### Challenge:
Give only the number of lines where "parts" occurs.

### Data excerpts:
***

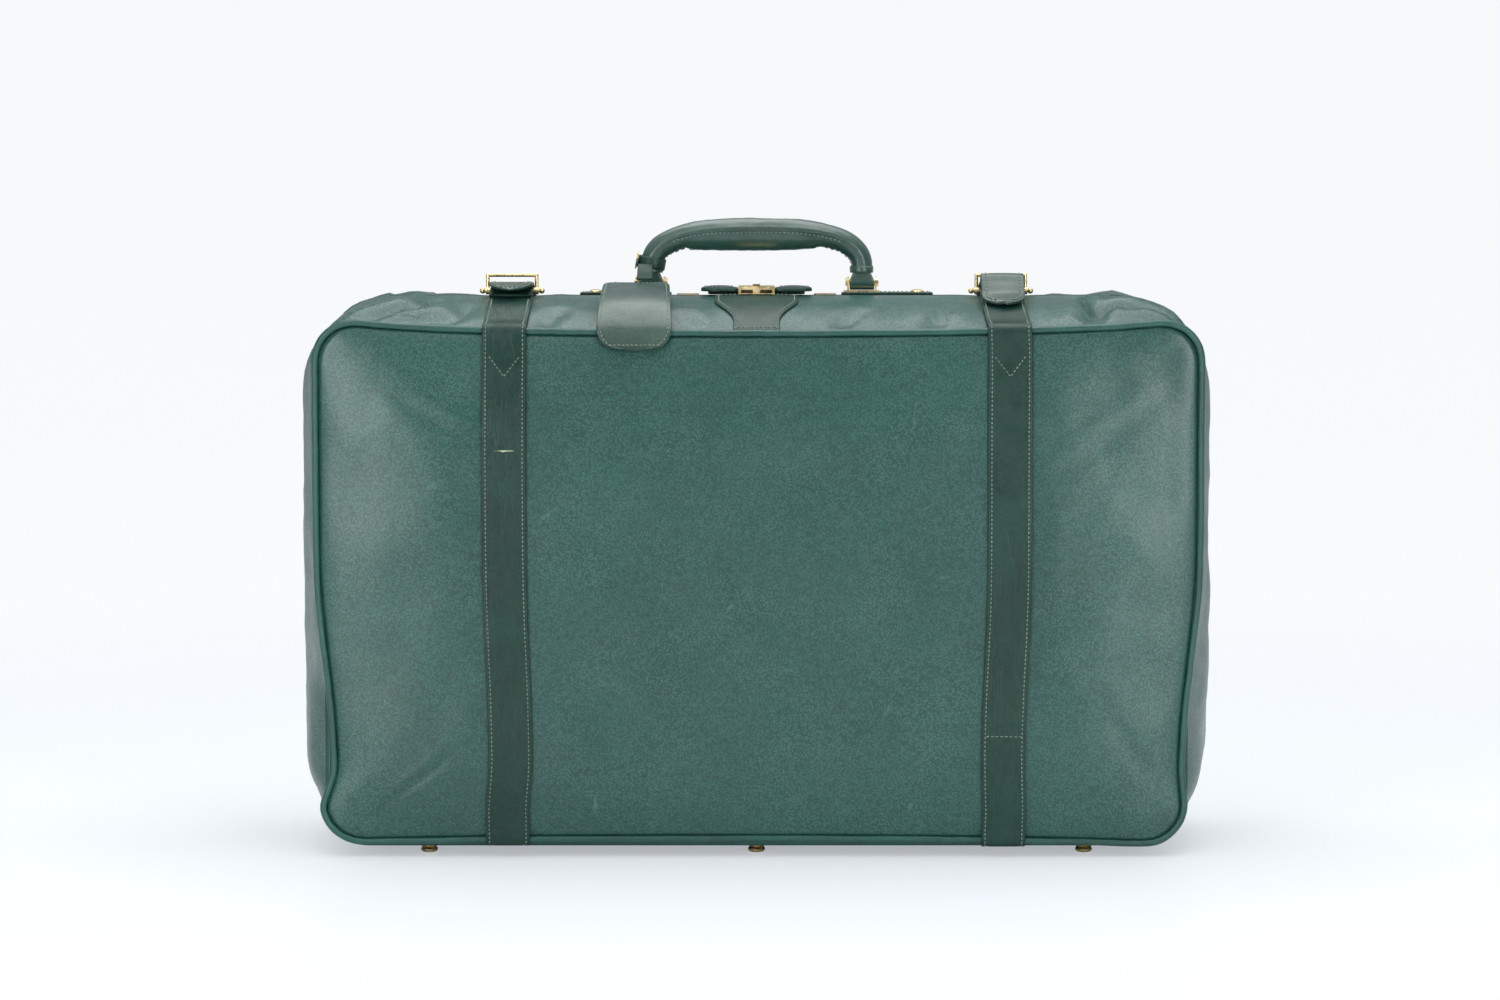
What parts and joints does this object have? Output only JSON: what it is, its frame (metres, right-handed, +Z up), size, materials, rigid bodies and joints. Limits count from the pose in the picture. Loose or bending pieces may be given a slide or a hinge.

***

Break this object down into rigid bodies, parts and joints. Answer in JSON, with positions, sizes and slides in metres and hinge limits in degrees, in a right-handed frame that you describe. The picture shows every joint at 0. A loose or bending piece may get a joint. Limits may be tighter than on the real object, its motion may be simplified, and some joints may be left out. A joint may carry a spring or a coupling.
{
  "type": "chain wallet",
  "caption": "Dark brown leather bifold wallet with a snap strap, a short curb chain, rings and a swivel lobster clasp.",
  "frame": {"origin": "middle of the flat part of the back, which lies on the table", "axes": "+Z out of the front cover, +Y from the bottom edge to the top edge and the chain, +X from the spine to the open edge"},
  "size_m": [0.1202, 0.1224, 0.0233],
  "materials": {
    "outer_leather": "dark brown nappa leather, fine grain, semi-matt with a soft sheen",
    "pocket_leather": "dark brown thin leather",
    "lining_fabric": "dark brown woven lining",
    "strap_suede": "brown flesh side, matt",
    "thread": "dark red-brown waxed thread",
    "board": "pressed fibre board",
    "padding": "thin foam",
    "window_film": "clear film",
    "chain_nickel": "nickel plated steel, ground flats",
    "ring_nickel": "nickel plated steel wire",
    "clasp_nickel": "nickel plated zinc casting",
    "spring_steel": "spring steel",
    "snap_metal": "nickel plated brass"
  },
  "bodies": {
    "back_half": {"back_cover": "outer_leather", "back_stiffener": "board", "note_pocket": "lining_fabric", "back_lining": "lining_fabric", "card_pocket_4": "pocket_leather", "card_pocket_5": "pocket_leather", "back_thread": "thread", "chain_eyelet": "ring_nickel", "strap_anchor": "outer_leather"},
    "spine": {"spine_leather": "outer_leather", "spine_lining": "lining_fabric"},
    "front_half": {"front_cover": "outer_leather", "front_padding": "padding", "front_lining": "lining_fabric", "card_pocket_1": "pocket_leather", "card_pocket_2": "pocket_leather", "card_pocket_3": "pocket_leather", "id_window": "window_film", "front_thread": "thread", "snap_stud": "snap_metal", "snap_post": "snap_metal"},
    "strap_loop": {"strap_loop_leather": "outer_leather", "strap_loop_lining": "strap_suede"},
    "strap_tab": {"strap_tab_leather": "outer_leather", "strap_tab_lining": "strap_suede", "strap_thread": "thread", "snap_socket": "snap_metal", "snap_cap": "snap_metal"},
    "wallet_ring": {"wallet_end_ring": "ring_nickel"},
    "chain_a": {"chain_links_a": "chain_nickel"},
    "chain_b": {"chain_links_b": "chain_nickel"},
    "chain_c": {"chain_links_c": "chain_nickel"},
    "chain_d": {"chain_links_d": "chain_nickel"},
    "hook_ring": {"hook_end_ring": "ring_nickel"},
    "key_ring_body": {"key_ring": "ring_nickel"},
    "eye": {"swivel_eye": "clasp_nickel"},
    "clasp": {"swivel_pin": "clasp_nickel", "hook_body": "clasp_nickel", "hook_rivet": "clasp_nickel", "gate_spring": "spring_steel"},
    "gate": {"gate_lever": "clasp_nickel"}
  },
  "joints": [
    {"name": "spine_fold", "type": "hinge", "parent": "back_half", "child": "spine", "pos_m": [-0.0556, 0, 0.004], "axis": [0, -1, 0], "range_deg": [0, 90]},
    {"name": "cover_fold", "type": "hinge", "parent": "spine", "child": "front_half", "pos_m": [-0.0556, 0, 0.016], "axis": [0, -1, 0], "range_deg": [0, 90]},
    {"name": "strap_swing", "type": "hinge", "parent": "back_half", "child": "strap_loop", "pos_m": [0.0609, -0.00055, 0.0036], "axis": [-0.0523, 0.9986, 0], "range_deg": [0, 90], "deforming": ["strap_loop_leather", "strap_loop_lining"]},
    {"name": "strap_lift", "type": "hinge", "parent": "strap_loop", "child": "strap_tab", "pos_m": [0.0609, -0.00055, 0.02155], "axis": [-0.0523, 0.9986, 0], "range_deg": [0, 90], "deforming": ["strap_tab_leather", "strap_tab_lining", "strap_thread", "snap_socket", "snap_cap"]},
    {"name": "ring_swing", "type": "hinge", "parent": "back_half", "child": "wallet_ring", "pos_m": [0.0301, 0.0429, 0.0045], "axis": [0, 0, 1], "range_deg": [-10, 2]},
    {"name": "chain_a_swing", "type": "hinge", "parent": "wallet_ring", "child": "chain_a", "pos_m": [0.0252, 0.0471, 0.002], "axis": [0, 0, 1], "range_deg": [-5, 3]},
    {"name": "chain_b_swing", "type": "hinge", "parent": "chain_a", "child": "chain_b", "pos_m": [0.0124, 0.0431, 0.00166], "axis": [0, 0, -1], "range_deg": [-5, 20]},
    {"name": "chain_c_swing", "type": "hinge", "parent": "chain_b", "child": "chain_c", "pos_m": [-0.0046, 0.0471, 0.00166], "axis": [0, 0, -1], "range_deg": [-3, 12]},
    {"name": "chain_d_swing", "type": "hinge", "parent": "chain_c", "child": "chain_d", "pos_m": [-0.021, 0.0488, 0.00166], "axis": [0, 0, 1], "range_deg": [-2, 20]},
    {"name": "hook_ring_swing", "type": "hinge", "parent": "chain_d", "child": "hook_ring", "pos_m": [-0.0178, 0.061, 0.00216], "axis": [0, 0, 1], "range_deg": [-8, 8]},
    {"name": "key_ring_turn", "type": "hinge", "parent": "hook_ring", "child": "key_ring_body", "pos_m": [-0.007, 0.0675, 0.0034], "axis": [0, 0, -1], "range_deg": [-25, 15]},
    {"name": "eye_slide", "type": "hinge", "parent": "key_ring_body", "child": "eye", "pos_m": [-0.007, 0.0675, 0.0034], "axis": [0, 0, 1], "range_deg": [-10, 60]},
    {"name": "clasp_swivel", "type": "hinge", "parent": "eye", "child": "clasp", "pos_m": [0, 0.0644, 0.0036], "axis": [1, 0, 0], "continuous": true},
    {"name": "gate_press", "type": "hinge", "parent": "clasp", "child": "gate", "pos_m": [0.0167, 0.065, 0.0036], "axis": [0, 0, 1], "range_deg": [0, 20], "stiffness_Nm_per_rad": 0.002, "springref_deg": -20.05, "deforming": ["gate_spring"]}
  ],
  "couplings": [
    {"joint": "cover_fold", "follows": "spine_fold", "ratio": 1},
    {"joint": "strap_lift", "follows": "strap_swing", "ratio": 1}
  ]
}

***

### Worked answer:
2